Asked about “controversy” following his visit to Azerbaijani, Saakashvili responded after meeting Ivanishvili on March 4 that everyone, who was not engaged in “intrigues” and “creating various interpretations”, was possible to see what a great reception he received from the Azerbaijani authorities in Baku, as well as positive feedback to his visit from the Azerbaijani authorities.
 
“What else can we do? We are acting in line with Georgia’s interests; will stirring various rumors about each other do any service for us? Of course not, but it will make happy the occupying force of our country; I am not playing these games,” Saakashvili said.

In late February President Saakashvili granted Georgian citizenship to Ukrainian citizen Sviatoslav Melay, who was facing possible extradition to Ukraine where he is wanted for fraud allegations.

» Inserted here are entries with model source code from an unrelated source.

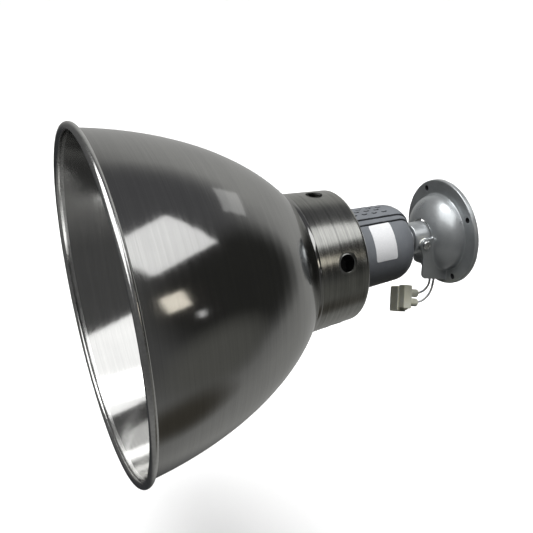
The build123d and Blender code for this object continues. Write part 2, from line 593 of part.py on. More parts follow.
def base_casting():
    plate = disc(-PLATE_THICKNESS, 0, PLATE_RADIUS)
    front_edge = plate.edges().filter_by(GeomType.CIRCLE).sort_by(Axis.X)[0]
    body = fillet(front_edge, PLATE_EDGE) + dome(DOME_HEIGHT, DOME_RADIUS)
    body += cheek(SLOT_HALF_WIDTH, FAR_CHEEK)
    body += cheek(-SLOT_HALF_WIDTH - CHEEK_THICKNESS, NEAR_CHEEK)
    inside = dome(DOME_HEIGHT - DOME_WALL, DOME_RADIUS - DOME_WALL)
    inside += disc(-PLATE_THICKNESS, 0, DOME_RADIUS - DOME_WALL)
    # The hollow stops at the cheeks, which reach down to the plate as ribs.
    for sign in (-1, 1):
        start, end = sorted((sign * SLOT_HALF_WIDTH, sign * (SLOT_HALF_WIDTH + CHEEK_THICKNESS)))
        inside -= block((-DOME_RADIUS, -PLATE_THICKNESS), (start, end), (-PLATE_RADIUS, EAR_RADIUS))
    body -= inside
    reach = -PIVOT_X + STEM_RADIUS
    body -= rod_x(0, TROUGH_HOLE_RISE, -reach, -PLATE_THICKNESS, SLOT_HALF_WIDTH)
    body -= block((-reach, -PLATE_THICKNESS), (-SLOT_HALF_WIDTH, SLOT_HALF_WIDTH),
                  (-PLATE_RADIUS - 1, TROUGH_HOLE_RISE))
    body -= rod_y(PIVOT_X, 0, -DOME_HEIGHT, DOME_HEIGHT, PIVOT_SHANK_RADIUS + 0.1)
    for index in range(4):
        hole = rod_x(PLATE_HOLE_CIRCLE, 0, -PLATE_THICKNESS, 0, PLATE_HOLE_RADIUS)
        body -= about_x(hole, PLATE_HOLE_START + 90 * index)
    body -= rod_x(0, CLAMP_Z, -PLATE_THICKNESS, 0, CLAMP_SCREW_RADIUS)
    return body


# ---- wiring ----------------------------------------------------------------------------------
def stem_nipple():
    return ring(NIPPLE_FRONT_X, NIPPLE_REAR_X, NIPPLE_BORE, NIPPLE_RADIUS)


def stem_locknut():
    rear = HOUSING_REAR_X - HOUSING_WALL
    return hexagon_x(rear - LOCKNUT_THICKNESS, rear, LOCKNUT_ACROSS_FLATS, NIPPLE_RADIUS)


def inner_leads():
    """The two leads from the terminal blocks, through the nipple and past the pivot screw."""
    leads = []
    for sign in (-1, 1):
        route = [(INSERT_REAR_X + 4.5, 0, TERMINAL_OFFSET), (-62.5, 0, TERMINAL_OFFSET - 0.2),
                 (-57.5, 0, 6.5), (-54.0, 0, 2.6), (-44.0, 0, 2.2), (-34.2, 0, 2.3), (-28.8, 0, 4.9), (-23.5, 0, 4.8)]
        route = [(x, y, sign * z) for x, y, z in route]
        leads.append(lead(route, "inner lead"))
    return leads


def lead_clamp():
    """A saddle that holds both supply leads down on the trough's floor."""
    top = -PLATE_THICKNESS - CLAMP_HEIGHT
    half = CLAMP_LENGTH / 2
    channel = LEAD_RADIUS + 0.15
    z_range = (CLAMP_Z - half, CLAMP_Z + half)
    body = block((top, -PLATE_THICKNESS), (-CLAMP_HALF_WIDTH, CLAMP_HALF_WIDTH), z_range)
    body = fillet(body.edges().filter_by(Axis.Z).sort_by(Axis.X)[:2], 1.5)
    for sign in (-1, 1):
        y = sign * LEAD_SPACING
        body -= block((top + 1.5, -PLATE_THICKNESS), (y - channel, y + channel), z_range)
    return body - rod_x(0, CLAMP_Z, top, -PLATE_THICKNESS, CLAMP_SCREW_RADIUS)


def lead_clamp_screw():
    top = -PLATE_THICKNESS - CLAMP_HEIGHT
    head_top = top - CLAMP_HEAD_HEIGHT
    head = rod_x(0, CLAMP_Z, head_top, top, CLAMP_HEAD_RADIUS)
    head = fillet(head.edges().filter_by(GeomType.CIRCLE).sort_by(Axis.X)[0], 0.9)
    screw = head + rod_x(0, CLAMP_Z, top, -1.0, CLAMP_SCREW_RADIUS)
    for half_y, half_z in ((1.3, 0.3), (0.3, 1.3)):
        screw -= block((head_top, head_top + 1.0), (-half_y, half_y), (CLAMP_Z - half_z, CLAMP_Z + half_z))
    return screw


def connector_plane():
    return Plane(origin=CONNECTOR_MIDDLE, x_dir=CONNECTOR_AXIS, z_dir=CONNECTOR_FACE)


def silo_rod(side, x_start, x_end, radius):
    """A cylinder along one silo, in the connector's own frame, where x is 0 at the silo's mouth."""
    plane = Plane(origin=(x_start, side * SILO_SPACING, 0), x_dir=(0, 1, 0), z_dir=(1, 0, 0))
    return extrude(plane * Circle(radius), amount=x_end - x_start)


def connector_housing():
    """A two-way connector: a smooth front half, a deeper stepped back half, a latch and two silos."""
    front = block((-SILO_LENGTH - FRONT_DEPTH, -SILO_LENGTH), (-10, 10), (-2, 5))
    front = fillet(front.edges().filter_by(Axis.Z), 0.8)
    back = block((-SILO_LENGTH - BACK_DEPTH, -SILO_LENGTH), (-12.5, 9), (-12, -2))
    back = fillet(back.edges().filter_by(Axis.X), 1.0)
    latch = block((2 - SILO_LENGTH - FRONT_DEPTH, -SILO_LENGTH - 2), (-11.2, -10), (-2, 3))
    body = front + back + latch
    for side in (-1, 1):
        body += silo_rod(side, -SILO_LENGTH, 0, SILO_RADIUS)
    for side in (-1, 1):
        body -= silo_rod(side, -CONTACT_DEPTH, 0, SILO_BORE)
    return connector_plane() * body


def connector_contacts():
    return [connector_plane() * silo_rod(side, -CONTACT_DEPTH, -LEAD_DEPTH, SILO_BORE) for side in (-1, 1)]


def supply_lead_a():
    return lead(SUPPLY_ROUTES["supply_lead_a"], "supply lead a")


def supply_lead_b():
    return lead(SUPPLY_ROUTES["supply_lead_b"], "supply lead b")


SHAPES = {
    "reflector_shade": reflector_shade,
    "vented_collar": vented_collar,
    "holder_housing": holder_housing,
    "rating_sticker": rating_sticker,
    "ceramic_insert": ceramic_insert,
    "screw_shell": screw_shell,
    "centre_contact": centre_contact,
    "contact_screws": contact_screws,
    "terminal_blocks": terminal_blocks,
    "terminal_screws": terminal_screws,
    "insert_screws": insert_screws,
    "shade_ring": shade_ring,
    "swivel_stem": swivel_stem,
    "stem_nipple": stem_nipple,
    "stem_locknut": stem_locknut,
    "inner_leads": inner_leads,
    "base_casting": base_casting,
    "pivot_screw": pivot_screw,
    "pivot_washers": pivot_washers,
    "pivot_spring_washer": pivot_spring_washer,
    "pivot_nut": pivot_nut,
    "lead_clamp": lead_clamp,
    "lead_clamp_screw": lead_clamp_screw,
    "supply_lead_a": supply_lead_a,
    "supply_lead_b": supply_lead_b,
    "connector_housing": connector_housing,
    "connector_contacts": connector_contacts,
}

os.makedirs("parts", exist_ok=True)
for name, make in SHAPES.items():
    made = make()
    write(name, *(made if isinstance(made, list) else [made]))
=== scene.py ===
import math

import bmesh
import bpy
from mathutils import Matrix, Vector, noise


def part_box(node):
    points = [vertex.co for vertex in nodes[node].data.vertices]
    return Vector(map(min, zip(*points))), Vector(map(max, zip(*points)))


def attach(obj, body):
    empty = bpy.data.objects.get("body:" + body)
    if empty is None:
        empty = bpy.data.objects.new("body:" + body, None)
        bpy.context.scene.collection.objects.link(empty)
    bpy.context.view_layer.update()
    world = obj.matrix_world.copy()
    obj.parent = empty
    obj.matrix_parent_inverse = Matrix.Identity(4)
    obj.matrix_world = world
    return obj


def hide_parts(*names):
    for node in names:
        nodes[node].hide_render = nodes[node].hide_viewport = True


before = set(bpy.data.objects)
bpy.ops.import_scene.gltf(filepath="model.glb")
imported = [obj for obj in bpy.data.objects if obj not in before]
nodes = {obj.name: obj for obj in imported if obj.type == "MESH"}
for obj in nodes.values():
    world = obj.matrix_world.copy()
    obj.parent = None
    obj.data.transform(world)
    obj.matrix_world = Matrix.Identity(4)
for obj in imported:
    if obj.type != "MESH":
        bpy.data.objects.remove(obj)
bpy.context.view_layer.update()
scene = bpy.context.scene
MM = 0.001

# ---- camera ----------------------------------------------------------------------------------
FORWARD = Vector((0.3798, 0.8027, -0.4598)).normalized()
RIGHT = FORWARD.cross(Vector((0, 0, 1))).normalized()
UP = RIGHT.cross(FORWARD)

camera = bpy.data.objects.new("camera", bpy.data.cameras.new("camera"))
scene.collection.objects.link(camera)
turn = Matrix((RIGHT, UP, -FORWARD)).transposed()
camera.matrix_world = Matrix.Translation((-0.3631, -0.4206, 0.2438)) @ turn.to_4x4()
camera.data.lens = 47.28
camera.data.sensor_width = 36.0
camera.data.clip_start = 0.02
camera.data.clip_end = 50.0
scene.camera = camera


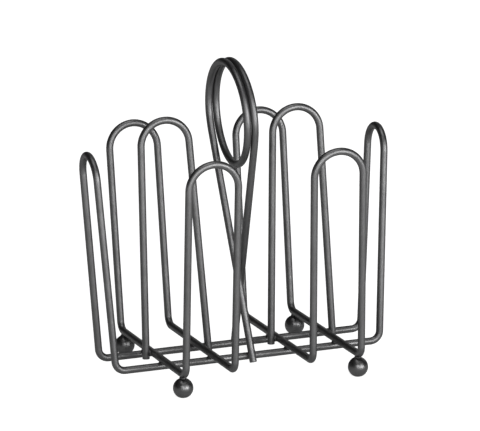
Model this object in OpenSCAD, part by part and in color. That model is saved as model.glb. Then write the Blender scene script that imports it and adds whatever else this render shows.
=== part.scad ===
// Wire rack for jelly packets. Hoops bent from round wire stand on two rails and
// four cross runs, with four ball feet under the corners and a ring handle in the middle.
// The rack stands on z = 0. Its front is towards -Y, and x = 0, y = 0 is its middle.
// Every wire is given by its corners, as if its bends were sharp, and by its bend radii.

/* [Wire] */
// Diameter of the wire that every hoop, run, rail and the handle is bent from
wire_d = 4; // [3:0.1:5]
// Radius of the bends where the base turns up into the hoops, to the wire's centre
bend_r = 5.5; // [4:0.1:8]

/* [Base] */
// Length of the base, between the corners where the end hoops turn up
base_l = 151.5; // [140:0.5:200]
// Depth of the base, between the corners where the front and back hoops turn up
base_w = 110; // [90:1:150]
// Distance between the two long rails, and so the width of the end hoops at their foot
rail_gap = 29; // [24:0.5:36]

/* [Front and back hoops] */
// Distance from the middle of the rack to the middle of each cross frame
frame_x = 36; // [32:0.5:44]
// Width of the front and back hoops, wire centre to wire centre
hoop_w = 27.6; // [22:0.2:32]
// Height of the two front hoops above the cross runs, wire centre to wire centre
front_hoop_h = 116; // [80:1:150]
// Height of the two back hoops above the cross runs, wire centre to wire centre
back_hoop_h = 113; // [80:1:150]
// Angle that the front and back hoops lean outward
hoop_lean = 5.3; // [0:0.1:10]
// Angle that the left frame's front hoop leans to the right
left_front_side_lean = 1; // [0:0.1:2]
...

Secretary of National Security Council of Georgia, Giga Bokeria, said on March 1 that after studying the case it was revealed that criminal charges against Melay were result of “a personal reprisal” by “high ranking official” in Ukraine which made the President to decide in favor of granting Georgian citizenship.

Meanwhile, Georgia’s new government is seeking an extradition from Ukraine of a former employee of the Georgian Interior Ministry, Oleg Melnikov, who is wanted in Georgia for allegedly partaking in an alleged crime in which Data Akhalaia, former head of Interior Ministry’s Department for Constitutional Security (DCS) is also wanted. Georgian prosecutors also want Melnikov, who was arrested in Ukraine in December, for questioning into his alleged role in a high-profile murder case of Sandro Girgvliani, which is being re-investigated by Georgia’s new authorities.